One of the reasons to ask the question about really is to help ourselves distinguish between “Am I busy and active or am I actually accomplishing something, having an impact, making a difference, achieving progress?”

Pete Mockaitis
Well, now I want to hear a little bit in terms of your rapid career rise. You mentioned that you stuck to the path of trying to solve the problem that was in front of you.

But I’d also love to hear if you had any sort of secret weapons or tactics or approaches that you applied day after day that really can get a lot of credit for how you managed to become the first female CEO of a Fortune 50 company. That’s pretty special. What do you think you were doing differently than many of your peers and colleagues?

Carly Fiorina
Well, I think it comes back to those three things that I said. Looking around. I always look around and see what’s going on, hear what’s going on. It’s so easy to get in a rut. Jobs are pressure-filled. None of us have enough time. We’re all more comfortable with people like ourselves. The discipline, the habit of looking around and seeing what’s going on I think has been hugely important for me.

Asking questions, asking questions. I’ve asked a million questions. I always learn something. Sometimes I learn a lot about myself by asking questions, but I always learn about the situation around me, the people around me. And what I learn helps me make further progress.

The third, finding allies. I try always to build relationships, not break them. I try to always see the good in people, not the bad. Sometimes that’s hard.

I tell the story in the book about my first business meeting with a client was in a strip club. The gentleman who created that situation did not wish me well. It’s why he created a very difficult situation for me. And yet, I came to understand, tried to understand his point of view. Why was he doing that to me? We ultimately became very strong colleagues and allies.

Finding allies takes work. It doesn’t always mean people that are naturally friendly to you or that naturally like you or that naturally agree with you. I always found allies and tried to see the best in people and to leverage the relationships that I built for a common purpose that we all could agree on.

Pete Mockaitis
All right. Thank you. Tell me, Carly, is there anything else you really want to make sure to mention before we shift gears and hear about some of your favorite things?

Carly Fiorina
Well, I think we’ve covered a lot of ground. I’ve tried to distill all of those life’s lessons into the books, but certainly you’ve asked really penetrating questions. I’ve so enjoyed the conversation thus far.

Pete Mockaitis
Oh, thank you. Me too. Now could you share with us a favorite quote, something that inspires you?

Carly Fiorina
If I have to pick one, I would pick the one I heard from my mother when I was eight years old, which is “What you are is God’s gift to you. What you make of yourself is your gift to God.” Because, for me, when I first heard that and every time I remind myself of it, it says every one of us is gifted and filled with potential. I believe that based on experience.
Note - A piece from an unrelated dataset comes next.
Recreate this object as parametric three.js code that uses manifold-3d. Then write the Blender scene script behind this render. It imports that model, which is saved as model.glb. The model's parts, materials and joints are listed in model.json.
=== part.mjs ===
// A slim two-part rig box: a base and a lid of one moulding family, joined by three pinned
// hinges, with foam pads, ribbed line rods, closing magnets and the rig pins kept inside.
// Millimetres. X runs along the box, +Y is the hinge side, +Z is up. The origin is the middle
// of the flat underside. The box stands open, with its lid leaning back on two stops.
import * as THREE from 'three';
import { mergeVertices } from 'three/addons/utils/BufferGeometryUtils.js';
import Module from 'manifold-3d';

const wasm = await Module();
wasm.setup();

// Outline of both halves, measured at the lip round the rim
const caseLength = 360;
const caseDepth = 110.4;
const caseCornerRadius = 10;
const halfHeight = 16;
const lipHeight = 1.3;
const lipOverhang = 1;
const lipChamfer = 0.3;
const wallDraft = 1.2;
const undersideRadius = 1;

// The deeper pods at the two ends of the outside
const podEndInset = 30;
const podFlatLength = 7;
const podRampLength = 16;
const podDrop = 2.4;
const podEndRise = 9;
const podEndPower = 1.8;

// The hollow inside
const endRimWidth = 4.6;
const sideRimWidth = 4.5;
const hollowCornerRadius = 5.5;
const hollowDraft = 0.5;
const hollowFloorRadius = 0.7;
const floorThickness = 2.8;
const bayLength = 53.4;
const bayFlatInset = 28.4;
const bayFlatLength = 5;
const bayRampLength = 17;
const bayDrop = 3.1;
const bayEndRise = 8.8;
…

It also reminds us that as we are each filled with potential, not all of us get the opportunity or the chance or take the risk to fulfill our potential.

Pete Mockaitis
Thank you. Could you share with us a favorite study or experiment or a piece of research?

Carly Fiorina
I was in church the other day and I will not get this exactly right because the pastor brought forward this piece of research. But it was research about the power of self-talk, you used that phrase earlier, the power of self-talk among professional athletes, the power of self-talk among children.

But what the research essentially said, and again, I won’t get the citation exactly right – kudos to the pastor – but what the research says is that whether we’re 4 or 40, that we each have a tremendous ability to either help ourselves fulfill our potential or, conversely,  talk ourselves below our potential.
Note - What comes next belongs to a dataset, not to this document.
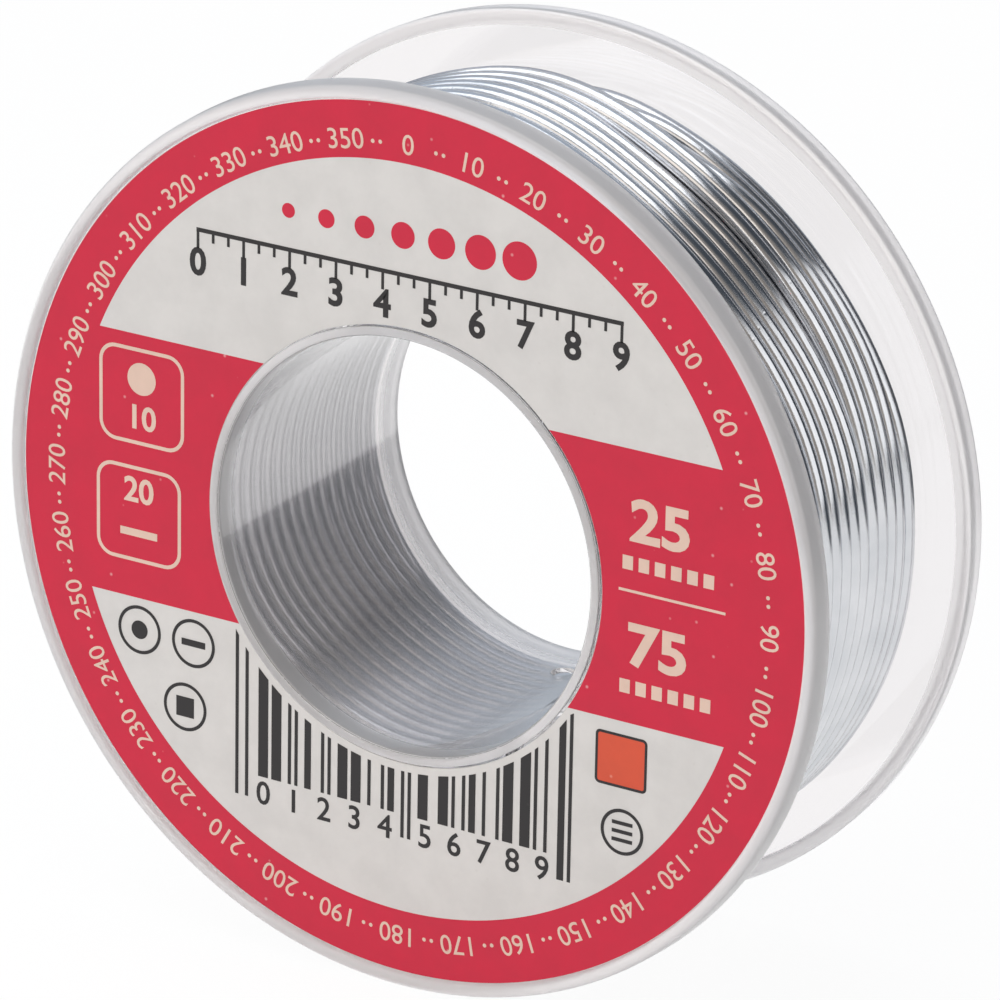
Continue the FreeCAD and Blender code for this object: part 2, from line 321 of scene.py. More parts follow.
def ramp(tree, factor, stops):
    """A colour ramp from pairs of place and colour or grey level."""
    node = add(tree, "ShaderNodeValToRGB", None, Fac=factor)
    elements = node.color_ramp.elements
    while len(elements) < len(stops):
        elements.new(0.5)
    for element, (place, colour) in zip(elements, stops):
        element.position = place
        element.color = (colour, colour, colour, 1) if isinstance(colour, float) else (*colour, 1)
    return node.outputs["Color"]


def mix_colours(tree, factor, first, second):
    """Two colours or sockets, mixed: the first where the factor is 0."""
    node = add(tree, "ShaderNodeMix", {"data_type": "RGBA"}, Factor=factor, i6=first, i7=second)
    return node.outputs[2]


def srgb(red, green, blue):
    """Linear colour from display values of 0 to 255."""
    def linear(value):
        value /= 255
        return value / 12.92 if value <= 0.04045 else ((value + 0.055) / 1.055) ** 2.4
    return linear(red), linear(green), linear(blue)


def object_place(tree):
    return tree.nodes.new("ShaderNodeTexCoord").outputs["Object"]


def scaled(tree, vector, scale):
    node = add(tree, "ShaderNodeMapping", {"vector_type": "POINT"}, Vector=vector)
    node.inputs["Scale"].default_value = scale
    return node.outputs["Vector"]


def axis_place(tree):
    """X, Y and Z in millimetres, and the distance from the spool's axis."""
    in_mm = scaled(tree, object_place(tree), (1 / MM, 1 / MM, 1 / MM))
    x, y, z = add(tree, "ShaderNodeSeparateXYZ", None, Vector=in_mm).outputs
    square = arithmetic(tree, "ADD", product(tree, x, x), product(tree, z, z))
    return x, y, z, arithmetic(tree, "SQRT", square)


# Materials
def clear_plastic():
    """Clear moulded polystyrene: faint waves, fine scuffs and matt rims. Lamps reach through it."""
    material, tree, shader, output = new_material("clear_polystyrene")
    shader.inputs["Base Color"].default_value = (0.92, 0.9, 0.905, 1)
    shader.inputs["IOR"].default_value = 1.58
    place = object_place(tree)
    waves = add(tree, "ShaderNodeTexNoise", None, Vector=place, Scale=170.0, Detail=1.5)
    scuffs = add(tree, "ShaderNodeTexNoise", None, Vector=scaled(tree, place, (1, 1, 0.3)),
                 Scale=2600.0, Detail=4.0, Roughness=0.7)
    scuffed = ramp(tree, scuffs.outputs["Fac"], ((0.55, 0.035), (0.8, 0.16)))
    _, y, _, radius = axis_place(tree)
    reach = arithmetic(tree, "ABSOLUTE", y)
    on_rim = fade(tree, radius, RECESS_RADIUS, RIM_FADE)
    on_end = fade(tree, reach, HALF_WIDTH - HUB_END_DROP, END_FADE)
    matt = arithmetic(tree, "MAXIMUM", on_rim, on_end)
    on_bore = arithmetic(tree, "LESS_THAN", radius, BORE_RADIUS + BORE_MARGIN)
    bore_haze = product(tree, on_bore, fade(tree, reach, INNER_HALF_WIDTH, BORE_FADE, BORE_HAZE))
    haze = arithmetic(tree, "MAXIMUM", matt, bore_haze)
    roughness = arithmetic(tree, "MULTIPLY_ADD", haze, MATT_ROUGHNESS, scuffed)
    tree.links.new(roughness, shader.inputs["Roughness"])
    clearness = arithmetic(tree, "SUBTRACT", 1.0, product(tree, haze, MILKINESS))
    tree.links.new(clearness, shader.inputs["Transmission Weight"])
    # The bore's wall is as smooth as the mould's pin
    tree.links.new(on_bore, shader.inputs["Coat Weight"])
    shader.inputs["Coat Roughness"].default_value = 0.04
    shader.inputs["Coat IOR"].default_value = 1.65
    bump = add(tree, "ShaderNodeBump", None, Height=waves.outputs["Fac"],
               Strength=0.06, Distance=0.0005)
    tree.links.new(bump.outputs["Normal"], shader.inputs["Normal"])
    # The hub is welded into the flanges, so light crosses their seat unbent
    seat_middle = HUB_RADIUS + SEAT_GAP / 2
    off_seat = arithmetic(tree, "ABSOLUTE", arithmetic(tree, "SUBTRACT", radius, seat_middle))
    on_seat = arithmetic(tree, "LESS_THAN", off_seat, SEAT_GAP)
    in_flange = arithmetic(tree, "GREATER_THAN", reach, INNER_HALF_WIDTH + SEAT_MARGIN)
    below_recess = arithmetic(tree, "LESS_THAN", reach, -LABEL_BACK - SEAT_MARGIN)
    seat = product(tree, on_seat, product(tree, in_flange, below_recess))
    unbent = add(tree, "ShaderNodeBsdfTransparent", None, Color=WHITE)
    welded = add(tree, "ShaderNodeMixShader", None, Fac=seat,
                 i1=shader.outputs[0], i2=unbent.outputs[0])
    shadow = tree.nodes.new("ShaderNodeLightPath").outputs["Is Shadow Ray"]
    through = add(tree, "ShaderNodeBsdfTransparent", None, Color=(0.9, 0.905, 0.91, 1))
    mix = add(tree, "ShaderNodeMixShader", None, Fac=shadow,
              i1=welded.outputs[0], i2=through.outputs[0])
    tree.links.new(mix.outputs[0], output.inputs["Surface"])
    return material


def solder():
    """Bright drawn tin-lead wire: lines along the wire, pits and a light grey tarnish."""
    material, tree, shader, _ = new_material("tin_lead_solder")
    x, y, z, radius = axis_place(tree)
    # This place changes slowly along a turn and fast across it
    across = arithmetic(tree, "ADD", product(tree, radius, 1.7), y)
    along = add(tree, "ShaderNodeCombineXYZ", None,
                X=product(tree, arithmetic(tree, "DIVIDE", x, radius), 9.0),
                Y=product(tree, arithmetic(tree, "DIVIDE", z, radius), 9.0),
                Z=product(tree, across, 14.0))
    lines = add(tree, "ShaderNodeTexNoise", None, Vector=along.outputs[0],
                Scale=1.0, Detail=5.0, Roughness=0.65)
    cloud = add(tree, "ShaderNodeTexNoise", None, Vector=object_place(tree),
                Scale=330.0, Detail=3.0)
    pits = add(tree, "ShaderNodeTexVoronoi", {"feature": "F1"}, Vector=object_place(tree),
               Scale=1300.0)
    pit_mask = ramp(tree, pits.outputs["Distance"], ((0.0, 0.0), (0.16, 1.0)))
    tarnish = ((0.3, srgb(206, 208, 212)), (0.7, srgb(220, 221, 224)))
    tree.links.new(ramp(tree, cloud.outputs["Fac"], tarnish), shader.inputs["Base Color"])
    shader.inputs["Metallic"].default_value = 1.0
    roughness = ramp(tree, lines.outputs["Fac"], ((0.3, 0.11), (0.75, 0.22)))
    tree.links.new(roughness, shader.inputs["Roughness"])
    line_bump = add(tree, "ShaderNodeBump", None, Height=lines.outputs["Fac"],
                    Strength=0.12, Distance=0.00003)
    pit_bump = add(tree, "ShaderNodeBump", None, Height=pit_mask,
                   Normal=line_bump.outputs["Normal"], Strength=0.2, Distance=0.00002)
    tree.links.new(pit_bump.outputs["Normal"], shader.inputs["Normal"])
    return material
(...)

We have a tremendous ability to help ourselves become better problem solvers, more awesome at work, better collaborators, better leaders and we also have the power to do the opposite for ourselves.

Pete Mockaitis
Thank you. How about a favorite book?

Carly Fiorina
I read so much that it depends on what I’ve just read. But one of the books I’ve just incredibly enjoyed recently is actually a science book. But it is called The Fabric of the Cosmos. It’s by a physicist named Brian Greene.

It’s heavy going in some part, but to me it was an incredibly fascinating and inspiring read because not only did I learn a lot about the fabric of the cosmos, but what was most interesting to me was the collaboration of scientists, in this case physicists, over centuries, the importance of courage and taking risks for science as well as problem solving, and the incredible collaboration that’s required.

Einstein is lauded as a singular genius, but in fact, Einstein had to be inspired by many others, he had to build on the work of many others, and he had to collaborate with many others. Believe it or not, The Fabric of the Cosmos to me was not only a fascinating look at physics, but it was also a reminder of all the fundamentals of problem solving and leadership that we’ve been talking about.

Pete Mockaitis
Thank you. Tell me, is there a particular nugget you share that really seems to connect and resonate with audiences or readers?

Carly Fiorina
It’s interesting. I think stories always connect with people. I try to talk in stories. Stories, my own story. I think one of the things that connects, whether it’s in my own story or in the story of a woman I met on the rooftop in the slums of New Delhi, who was living in desperate circumstances and no one’s ever heard of, but wow, she was one of the most amazing leaders I have ever witnessed.

I think the aspect of any one of those stories that connects is no one’s life is a smooth trajectory. No one’s life follows a smooth plan. Most people fall off the plan for whatever reason. Most people get thrown off their trajectory. Every life is filled with set back and difficulty, even the lives that look perfect from afar.

It is, I think, relieving to people to know that you can indeed find your way through all of the thicket of issues that each of us encounter in life and that life is not one smooth ascent. It never is.

Pete Mockaitis
Thank you. Well, do you have a final challenge or call to action you’d like to issue to folks seeking to be awesome at their jobs?

Carly Fiorina
Yes. If you’re seeking to be awesome at your job, find people around you that you think are awesome. Don’t get too hung up on how awesome you are yourself. Look for other awesome people and try and leverage what makes them awesome. In the process, I think you’ll become more awesome yourself.

Pete Mockaitis
Thank you. Well, Carly, this has been a lot of fun. I wish you lots of luck with the book and the podcast and all your adventures.

Carly Fiorina
Well, thank you. And the same to you.